The “Sappers”—as Royal Engineers were nicknamed—at Derby Reach were commanded by Col. Richard Moody, after whom Port Moody was named. Moody had been hand-picked to found the new British colony on North America’s west coast, and was considered the archetype of the “English gentleman and British officer”. He was not only the Commander of the Columbia Detachment of Royal Engineers: he was the colony’s first Lieutenant-Governor, the Chief Commissioner of Land and Works, the designer of British Columbia’s first coat of arms, and the man who established Stanley Park (which was originally intended as a military reserve). Anywhere named “Burnaby” (city, lake) comes from Moody’s secretary, Robert Burnaby, while Mary Hill in Port Coquitlam is named after Moody’s wife (the Mary part, not the Hill).

He selected the site of, and founded, New Westminster, which he intended to be the capital of the new colony (hence “New” Westminster, after Westminster, where the British government is headquartered in London, England). The townsite was surveyed and laid out by the Sappers from their base at Derby Reach (which was known as Sapperton), and they also helped members of the British Boundary Commission survey and mark the 49th parallel—which had been fixed as the boundary with the United States in an 1846 treaty—over some of the most rugged terrain in North America.

Before their term in British Columbia was over in 1863, the Sappers also built public offices and churches, produced much-needed maps of the new territory, surveyed property, and settled land disputes. Many of the men stayed on, established families, and became productive residents of the colony once their service was ended.

That New Westminster failed to become British Columbia’s capital is no fault of Moody’s, and is more than outweighed by the achievement that most would point to as the greatest triumph of his time here: the construction of the second Cariboo Wagon Road.

As has been documented in this series, the first Cariboo Wagon Road—by land and water through Lillooet and Pavilion to Clinton—was less than ideal, requiring numerous transfers from land to water and back again, as well as a formidable climb at Pavilion. By 1861 the gold rush on the Fraser and Thompson was abating, but the discovery of gold in the Cariboo at Barkerville meant that treasure seekers continued to pour into the colony, accompanied by those who would profit from them by the establishment of roadhouses and businesses, as well as ranchers and settlers drawn by the rich promise of the area’s grasslands and natural resources. A new road to the heart of the colony was clearly needed.

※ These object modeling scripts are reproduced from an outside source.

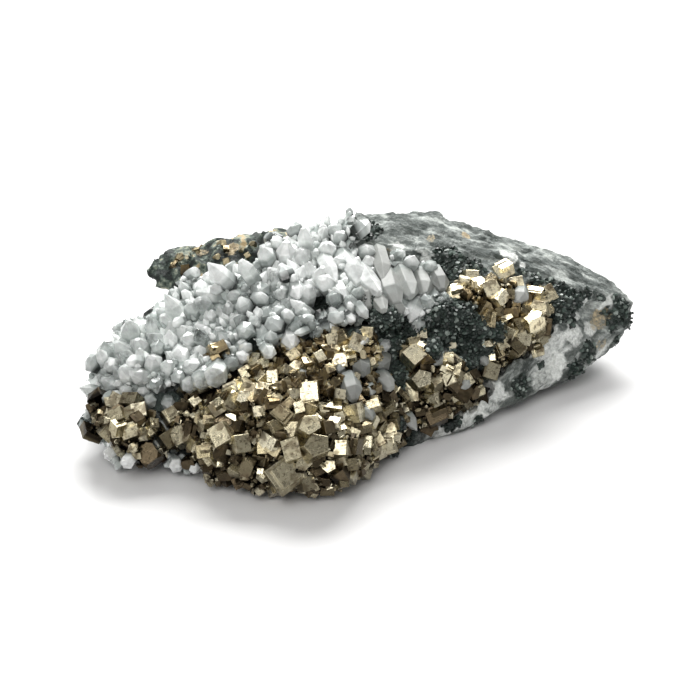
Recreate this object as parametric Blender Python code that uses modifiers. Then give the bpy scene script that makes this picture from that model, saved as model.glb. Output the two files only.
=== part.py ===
"""Pyrite in quartz cluster: a loose mineral specimen about 70 mm long.

A broken chunk of dark chlorite rock carries a crust of quartz points on its upper left, a
row of long quartz blades on its top, and four masses of pyrite cubes. The display side
faces -Y, +Z is up and the specimen lies on a flat broken face. Units are metres.
"""

import math
import random

import bmesh
import bpy
from mathutils import Matrix, Vector, noise
from mathutils.bvhtree import BVHTree
from mathutils.geometry import intersect_point_line

MM = 0.001

# What the sizes and places are worked out from
SEAM = 0.0003
ROCK_VOXEL = 0.0009
ROCK_TRIANGLES = 1200
ROCK_FOLD = 0.0055
ROCK_PIT = 0.3 * ROCK_FOLD
ROCK_ROUGHNESS = 0.0007
HALF_DIAGONAL = math.sqrt(3) / 2
TRIES_PER_SPOT = 14
CLEAR_OF_ROCK = 0.4
SMALLEST_EDGE = 0.000002
SEED = 11

# Corners of the rough blocks that the chunk of rock is broken into, in millimetres.
# x runs to the right along the display side, y away from it and z up.
ROCK_BLOCKS = {
    "core": [
        (-20, -11, -1), (-11, -14, -1), (1, -13, -1), (9, -6.5, -1), (15, -2, -1), (21, 6, -1),
        (15, 16, -1), (1, 18, -1), (-13, 14, -1), (-19, 4, -1), (-10, -3, 14.5), (-13, 4, 16),
        (-8, 8, 18.6), (-3, 13, 20.2), (5, 16, 19.9), (11, 17.2, 19.2), (15.8, 15.5, 17.5),
        (13, 7.5, 16.6), (6, -0.5, 14.2), (-2, -4, 14.6), (7, -6, 7.0),
    ],
    "right_slab": [
        (8, 16.5, 19.4), (15.5, 15.7, 17.8), (21.5, 15.2, 15.0), (27, 16, 13.6), (32.5, 15.5, 11.4),
        (36.4, 13.6, 7.8), (15.5, 6.0, 15.6), (25.5, 10.0, 12.0), (33.5, 12.0, 9.4),
        (9, -6, 0.8), (13.6, -5.6, 0.8), (15.5, -2.2, 0.8), (22, 3.0, 1.6), (28, 5.8, 2.2),
        (33.4, 8.8, 3.8), (35.6, 11.8, 6.0), (31, 18, 5.0), (18, 19.5, 1.0), (8, 18.5, 0.5), (8, -4, 9.5),
        (17, 0.5, 8.5), (25, 5.2, 7.8), (31, 9.3, 7.4),
    ],
    "left_lobe": [
        (-31.4, -8.6, 3.2), (-28, -13.6, 2.2), (-18, -16, 1.2), (-11, -14, 0.2), (-30, -2, 8.0),
        (-28, 4, 9.0), (-21, 8, 11.5), (-25, -7, 9.4), (-17, -8, 10.4), (-12, 1, 15.5),
        (-10, 8, 17.0), (-29.5, 2, 4.0), (-24, 8, 5.0), (-13, 12, 3.0), (-22, 1, 0.8),
    ],
    "back_ledge": [
        (-26.6, 13.4, 12.8), (-24.4, 15.8, 14.3), (-17, 17.2, 15.3), (-8, 17.3, 16.2),
        (-3, 14.0, 18.4), (-24.4, 12.2, 11.2), (-19.0, 10.2, 11.4), (-11, 8.0, 13.5),
        (-22, 18, 12.5), (-10, 19.0, 9.0), (-3, 12.0, 9.0), (-20, 13.8, 10.4),
    ],
}

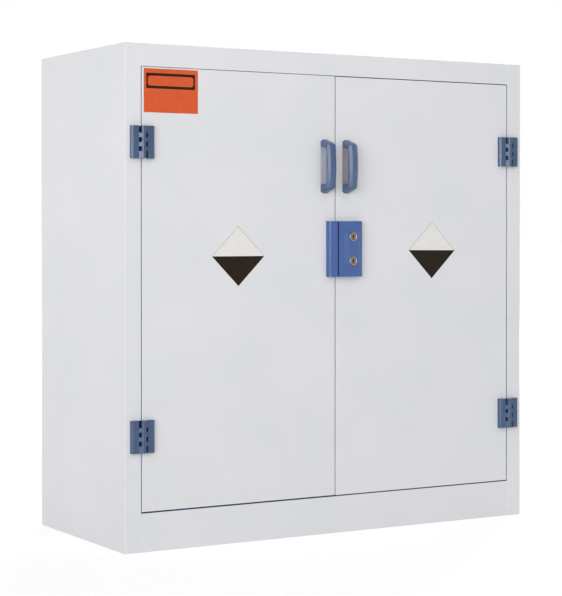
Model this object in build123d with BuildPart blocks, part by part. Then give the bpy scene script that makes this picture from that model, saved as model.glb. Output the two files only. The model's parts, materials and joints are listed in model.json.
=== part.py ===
from build123d import *
import math
import os

# Two-door plastic cabinet for corrosive reagents. Millimetres, +Z up, the doors face -Y.
# The origin is the centre of the body's footprint, on the floor.

# ---------------------------------------------------------------- driving dimensions
width = 1090
depth = 460
height = 1120
sheet = 8  # carcass and door sheet
stile_width = 40
top_rail_height = 50
bottom_rail_height = 85.5
rib_height = 28  # the floor panel stands on ribs, and the bottom rail rises above it as a spill sill
rib_thickness = 12
rib_spacing = 268
corner_radius = 1.5  # welded corner between a side and its stile
edge_radius = 1.5
seam_chamfer = 0.9  # each side of the groove where a rail meets a stile

door_thickness = 26
door_edge_chamfer = 0.8
liner_wall = 5
liner_margin = 3  # the liner pan stays this far inside the door's edges
liner_corner = 8
liner_bevel = 4
side_gap = 2.2  # between a stile and a door
centre_gap = 3
left_top_gap = 1.3  # the left door hangs a little higher than the right one
right_top_gap = 2
door_height = 980

strip = 0.6  # blue strip that lines the opening
strip_setback = 1  # its front edge, behind the face
stop_leg = 14  # the strip's inner leg, which stops the door
stop_thickness = 3
stop_play = 1

hinge_height = 72
hinge_reach = 28.3  # from the pin's axis to a leaf's outer edge
hinge_centres = {"upper": 902.5, "lower": 255.5}
hinge_screw_rise = 18
axis_out = 10.5  # the pin's axis stands this far in front of the doors
leaf_thickness = 10
leaf_inner = 11  # a leaf's inner edge, clear of the other leaf's knuckles
leaf_bevel = 3.5
leaf_skin = 2  # left in front of a leaf's screw holes
barrel_radius = 6
knuckle_heights = (16, 10, 10, 10, 10, 16)
knuckle_play = 0.5
web_clearance = 0.5  # behind the knuckles, so that they pass the frame as the door turns
pin_radius = 3
pin_play = 0.05
pin_sides = 12
pin_setback = 1  # at each end of the hinge

handle_x = {-1: -29, 1: 31}  # middle of each handle, on the left and the right door
handle_z = 857.5
handle_height = 126
handle_width = 23.5
handle_reach = 35
handle_slope = 10  # each end slopes in by this much on its way out from the door
handle_bow = 4.5  # the grip's front is arched by this much
handle_grip = 9.5
handle_window = 88  # height of the finger gap
handle_window_rise = 2
handle_corner = 6
handle_knee = 5
handle_bevel_depth = 4
handle_bevel_across = 6.4
handle_screw_inset = 10

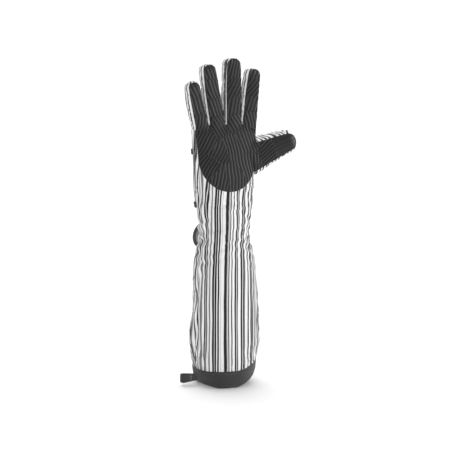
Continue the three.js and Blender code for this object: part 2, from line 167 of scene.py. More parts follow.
class Sheet:
    """A material being put together."""

    def __init__(self, name: str) -> None:
        """Start a material that holds one Principled shader."""
        self.material = bpy.data.materials.new(name)
        self.material.use_nodes = True
        self.tree = self.material.node_tree
        self.shader = self.tree.nodes["Principled BSDF"]

    def node(
        self,
        kind: str,
        settings: Optional[dict[str, Any]] = None,
        sockets: Optional[dict[Any, Any]] = None,
        output: Union[int, str] = 0,
    ) -> Wire:
        """Add any node.

        Args:
            kind: the node's type.
            settings: its properties, set before its sockets.
            sockets: values or wires for its inputs.
            output: which output to hand back.

        Returns:
            The chosen output.
        """
        made = self.tree.nodes.new(kind)
        for key, value in (settings or {}).items():
            setattr(made, key, value)
        for key, value in (sockets or {}).items():
            self.join(made.inputs[key], value)
        return Wire(self, made.outputs[output])

    def join(self, target: bpy.types.NodeSocket, value: Any) -> None:
        """Link a wire to an input, or set the input to a plain value."""
        if isinstance(value, Wire):
            self.tree.links.new(value.socket, target)
        else:
            target.default_value = value

    def other(self, wire: Wire, output: str) -> Wire:
        """Another output of the node that a wire comes from."""
        return Wire(self, wire.socket.node.outputs[output])

    def grain(self) -> tuple[Wire, Wire, Wire]:
        """The piece's own cloth coordinates, in metres.

        Returns:
            The vector, its first value and its second.
        """
        place = self.node("ShaderNodeUVMap", {"uv_map": "Grain"})
        parts = self.node("ShaderNodeSeparateXYZ", None, {0: place})
        return place, parts, self.other(parts, "Y")

    def noise(self, place: Wire, scale: float, detail: float = 2.0) -> Wire:
        """Soft noise from 0 to 1.

        Args:
            place: the coordinates.
            scale: how many spots in a metre.
            detail: how many finer layers.

        Returns:
            The noise value.
        """
        sockets = {"Vector": place, "Scale": scale, "Detail": detail}
        return self.node("ShaderNodeTexNoise", {"noise_dimensions": "3D"}, sockets)

    def stretched(self, place: Wire, across: float, along: float) -> Wire:
        """Coordinates scaled differently in their two directions."""
        settings = {"operation": "MULTIPLY"}
        sockets = {0: place, 1: (across, along, 1.0)}
        return self.node("ShaderNodeVectorMath", settings, sockets)

    def finish(
        self,
        tone: Wire,
        roughness: Union[Wire, float],
        relief: Wire,
        **constants: Any,
    ) -> bpy.types.Material:
        """Close the material.

        Args:
            tone: the grey of its base colour.
            roughness: a wire or one value.
            relief: height for the bump, in metres.
            constants: further sockets of the shader, with _ for a space.

        Returns:
            The finished material.
        """
        self.join(self.shader.inputs["Base Color"], tone)
        self.join(self.shader.inputs["Roughness"], roughness)
        heights = {"Height": relief, "Distance": 1.0, "Strength": 1.0}
        bump = self.node("ShaderNodeBump", None, heights, "Normal")
        self.join(self.shader.inputs["Normal"], bump)
        for key, value in constants.items():
            self.shader.inputs[key.replace("_", " ")].default_value = value
        return self.material


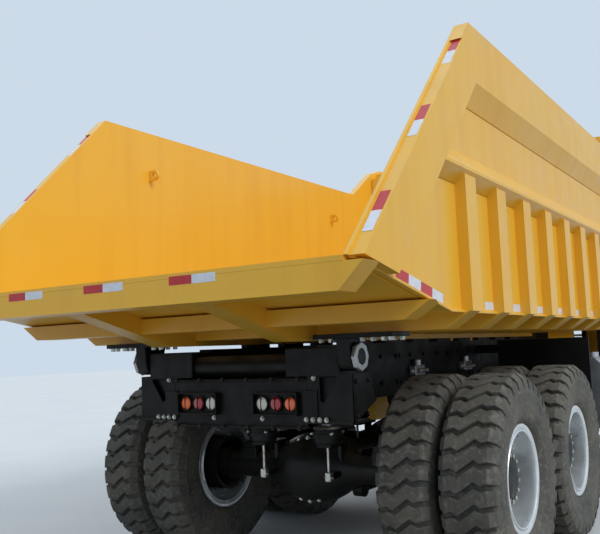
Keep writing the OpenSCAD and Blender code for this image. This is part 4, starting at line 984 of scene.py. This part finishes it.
# %% [markdown]
# Two rows of bolts hold the cross members to the frame's rails, with a second pair at every third
# station.

# %% Bolts of the frame's rails
rail_x, rail_rows, stations = 0.500, (1.30, 1.50), 27
first_station, station_pitch, pair_gap = frame_rear + 0.12, 0.26, 0.06
rail_bolts = []
for sign in (-1, 1):
    for station in range(stations):
        y = first_station + station * station_pitch
        for z in rail_rows:
            rail_bolts.append(((sign * rail_x, y, z), (sign, 0, 0)))
            if station % 3 == 1:
                rail_bolts.append(((sign * rail_x, y + pair_gap, z), (sign, 0, 0)))
finished(bolts_at(rail_bolts, rail_bolt), "rail_bolts", "chassis", "axle_paint", axle_black)

# %% [markdown]
# The body's two hinges are thick ears under a bolted flange. An ear is traced as a half circle round
# the pin, closed by the flange.

# %% Body hinges
ear_r, ear_steps, flange_t = 0.088, 12, 0.030
flange_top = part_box("bed_hinges")[1][2]
flange_low = flange_top - flange_t
hinge_flange = ((0.63, 1.18), (hinge.y - 0.10, hinge.y + 0.14), (flange_low, flange_top))
ear_x, flange_bolt_x, flange_bolt_y = (0.793, 0.885), (0.67, 0.74, 0.96, 1.03, 1.10, 1.15), (-0.06, 0.09)
half_circle = [-math.pi * step / ear_steps for step in range(ear_steps + 1)]
ear = [(hinge.y - 0.096, flange_low + 0.001), (hinge.y + 0.128, flange_low + 0.001)]
ear += [(hinge.y + ear_r * math.cos(turn), hinge.z + ear_r * math.sin(turn)) for turn in half_circle]
hinge_parts, hinge_bolts = [], []
for sign in (-1, 1):
    hinge_parts += [side_block(sign, *hinge_flange), side_plate(ear, span(sign, *ear_x), 0.004)]
    for x in flange_bolt_x:
        hinge_bolts += [((sign * x, hinge.y + y, flange_low), (0, 0, -1)) for y in flange_bolt_y]
finished(hinge_parts, "hinge_ears", "bed", "chassis_paint", black, "bed_hinges")
finished(bolts_at(hinge_bolts, flange_bolt), "hinge_bolts", "bed", "rim", zinc)

# %% [markdown]
# Each tail lamp is a black ring with a coloured lens that a thin web divides. From the outside in they
# are amber, red and clear. The headlamps are larger and clear.

# %% Lamps
tail_lamps, tail_lamp_r = ((0.431, "amber"), (0.321, "red"), (0.212, "clear")), 0.050
headlamp_r, headlamp_z, headlamp_y = 0.085, 1.010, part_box("lamps")[1][1] - 0.062
shells, webs = [], []
lenses = {"amber": [], "red": [], "clear": []}


def lamp(at, facing, radius, colour):
    ring = [(0, radius * 0.80), (0, radius), (0.020, radius), (0.024, radius * 0.97),
            (0.024, radius * 0.88), (0.016, radius * 0.85)]
    dome = [(0, 0), (0, radius * 0.84), (0.016, radius * 0.84), (0.024, radius * 0.74),
            (0.030, radius * 0.40), (0.032, 0)]
    shells.append(turned(closed(ring), at, facing))
    lenses[colour].append(turned(dome, at, facing))
    web_half, web_reach = radius * 0.045, radius * 0.80
    web = block_between((0, -web_half, -web_reach), (0.0345, web_half, web_reach), 0.0)
    webs.append(stand(web, at, facing))


for sign in (-1, 1):
    for x, colour in tail_lamps:
        lamp((sign * x, board - 0.006, lamp_z), (0, -1, 0), tail_lamp_r, colour)
    for x in (1.010, 1.240):
        lamp((sign * x, headlamp_y, headlamp_z), (0, 1, 0), headlamp_r, "clear")
finished(shells + webs, "lamp_rims", "chassis", "chassis_paint", black, "lamps")
for colour, finish in (("amber", amber_lens), ("red", red_lens), ("clear", clear_lens)):
    finished(lenses[colour], colour + "_lenses", "chassis", "lamp", finish, "lamps")
print("lamps fitted")

# %% [markdown]
# Red and white tapes mark the truck's outline at night: on the lip, up the posts, along the rising
# tail and behind the ribs. They are thin strips, half sunk in the paint. A narrow flange, which the
# photograph shows as a light line, closes each wall at its foot.

# %% Reflector tapes and foot flanges
tape_half, tape_length, lip_tape_w, post_tape_w = 0.0006, 0.15, 0.045, 0.055
tail_tape_w, rib_tape_w, tail_tape_length = 0.052, 0.050, 0.145
lip_tape_x, lip_tape_z, post_tape_z = (-0.598, 0.045, 0.670), 1.9425, (3.180, 2.640, 2.090)
tail_tape_y, tail_tape_z, rib_tape_y, rib_tape_z = -4.05, 1.933, -0.155, 0.042
strips = {"red": [], "white": []}
lip_y, skin_x, post_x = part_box("bed_side_right")[0][1], 1.553, 1.591
tail_z, knee_y, floor_z, wall_front_y, post_slope = 1.980, -3.410, 1.758, 1.45, 1.0233
rib_start, rib_pitch = -3.217, 0.552
tail_run = Vector((0, knee_y - lip_y, floor_z - tail_z))
post_run = Vector((0, 1.0, post_slope)).normalized()


def tape(at, along, length, width, colour, lying=False):
    half = (width / 2, tape_half) if lying else (tape_half, width / 2)
    strip = block_between((0, -half[0], -half[1]), (length, half[0], half[1]), 0.0)
    strips[colour].append(stand(strip, at, along))


for x in lip_tape_x:
    tape((x - tape_length, lip_y, lip_tape_z), (1, 0, 0), tape_length, lip_tape_w, "red")
    tape((x, lip_y, lip_tape_z), (1, 0, 0), tape_length, lip_tape_w, "white")
flanges = []
for sign in (-1, 1):
    for z in post_tape_z:
        low = Vector((sign * post_x, lip_y + 0.0155 + (z - tail_z) / post_slope, z))
        tape(low, post_run, tape_length, post_tape_w, "white", lying=True)
        tape(low + tape_length * post_run, post_run, tape_length, post_tape_w, "red", lying=True)
    along = tail_run.normalized()
    for place, colour in enumerate(("red", "white", "red", "white")):
        at = Vector((sign * skin_x, tail_tape_y, tail_tape_z)) + place * tail_tape_length * along
        tape(at, along, tail_tape_length, tail_tape_w, colour)
    for rib in range(1, 7):
        at = (sign * skin_x, rib_start + rib_pitch * rib + rib_tape_y, floor_z + rib_tape_z)
        tape(at, (0, 1, 0), tape_length, rib_tape_w, "white")
    flanges.append(side_block(sign, (1.540, 1.576), (knee_y, wall_front_y),
                              (floor_z - 0.008, floor_z + 0.008)))
    rising = block_between((0.03, -0.018, -0.008), (tail_run.length + 0.002, 0.018, 0.008), 0.003)
    flanges.append(stand(rising, (sign * 1.558, lip_y, tail_z), tail_run))
finished(strips["red"], "red_tapes", "bed", "lamp", red_tape)
finished(strips["white"], "white_tapes", "bed", "lamp", white_tape)
finished(flanges, "wall_foot_flanges", "bed", "body_paint", enamel)
print("tapes:", len(strips["red"]), "red and", len(strips["white"]), "white")

# %% [markdown]
# On the frame's sides sit the relay valves of the brakes, with bright unions where the hoses of the
# real truck go.

# %% Relay valves
valve_dome = [(0, 0), (0, 0.034), (0.040, 0.034), (0.048, 0.026), (0.048, 0)]
valve_x, valve_y, valve_z, valve_half = (0.498, 0.560), (-1.62, -0.55), (1.335, 1.415), 0.09
dome_x, dome_z, union_z, union_start, union_pitch = 0.530, 1.414, 1.372, -0.066, 0.044
valve_parts, unions = [], []
for y in valve_y:
    for sign in (-1, 1):
        valve_parts.append(side_block(sign, valve_x, (y - valve_half, y + valve_half), valve_z, 0.006))
        valve_parts.append(turned(valve_dome, (sign * dome_x, y, dome_z), (0, 0, 1), 20))
        for step in range(4):
            union_y = y + union_start + step * union_pitch
            unions.append(((sign * valve_x[1], union_y, union_z), (sign, 0, 0)))
        unions += [((sign * dome_x, y + way * valve_half, union_z), (0, way, 0)) for way in (1, -1)]
finished(valve_parts, "relay_valves", "chassis", "tank", tank_metal)
finished(bolts_at(unions, hose_union), "valve_unions", "chassis", "rim", zinc)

Governor James Douglas travelled to Yale in 1861 and looked at the feasibility of a wagon road leading north from the town. As the last point on the Fraser River navigable by ship, Yale seemed a logical starting point for this new road, but the expertise of the Royal Engineers would be needed, considering the terrain that was involved: 400 miles through canyon and wilderness.

It is hard to overstate what vision it took to conceive of such a route, let alone undertake it. The permanent population of the colony of British Columbia at that period was only around 7,000 people, and the construction of a wagon road some 18 feet wide, for 400 miles—the equal of anything undertaken anywhere in North America to that time—doubtless struck many as little short of lunacy. But Douglas persisted, and called in Moody and his Sappers to see if it could be done.

In October 1861 the Sappers were commissioned to survey a route from Yale to Cook’s Ferry (the present-day Spences Bridge) through the treacherous and forbidding Fraser and Thompson canyons. The difficulty of the terrain can be determined from one traveller’s account of a trip made before the road was built:

“We were detained at Lytton and when we started out next morning the snow was four and a half feet deep. We had no snowshoes and the walking was most laborious. We arrived at Yale on December 5, having taken 10 days to make 57 miles.”